An expansion board that enables a computer to manipulate and output sounds. Sound cards are necessary for nearly all CD-ROMs and have become commonplace on modern personal computers. Sound cards enable the computer to output sound through speakers connected to the board, to record sound input from a microphone connected to the computer, and manipulate sound stored on a disk.

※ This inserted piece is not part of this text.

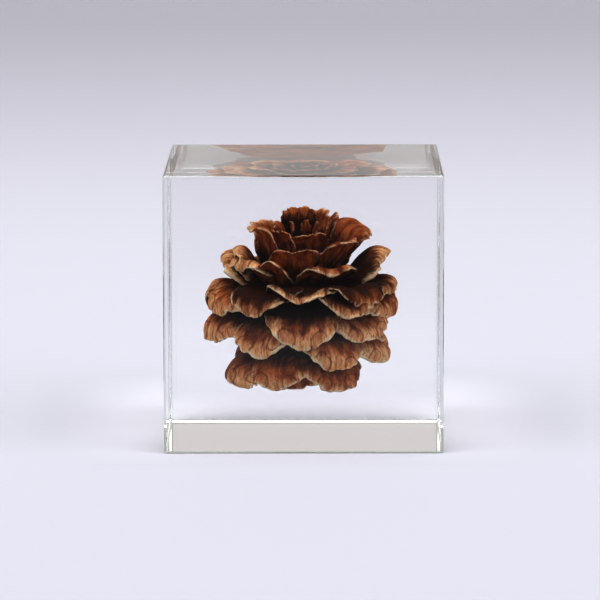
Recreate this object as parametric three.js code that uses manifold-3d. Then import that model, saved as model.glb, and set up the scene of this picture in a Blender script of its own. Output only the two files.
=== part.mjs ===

NETWORK INTERFACE CARD (NIC)

A network interface card, more commonly referred to as a NIC, is a device that allows computers to be joined together in a LAN, or local area network. Networked computers communicate with each other using a given protocol or agreed-upon language for transmitting data packets between the different machines, known as nodes. 


PLUG AND PLAY

Plug and Play is a capability developed by Microsoft for its Windows 95 and later operating systems that gives users the ability to plug a device into a computer and have the computer recognize that the device is there. In many earlier computer systems, the user was required to explicitly tell the operating system when a new device had been added. 






BUS LINE

In computer architecture, a bus is a subsystem that transfers data between computer components inside a computer or between computers. Early computer buses were literally parallel electrical buses with multiple connections, but the term is now used for any physical arrangement that provides the same logical functionality as a parallel electrical bus. 


HDMI

HDMI is an interface standard used for audiovisual equipment such as high-definition television and home theater systems. With 19 wires wrapped in a single cable that resembles a USB wire, HDMI is able to carry a bandwidth of 5 Gbps. This is more than twice the bandwidth needed to transmit multi-channel audio and video, future-proofing HDMI for some time to come.






































CACHE MEMORY

Cache memory is random access memory (RAM) that a computer microprocessor can access more quickly than it can access regular RAM. As the microprocessor processes data, it looks first in the cache memory and if it finds the data there, it does not have to do the more time-consuming reading of data from larger memory.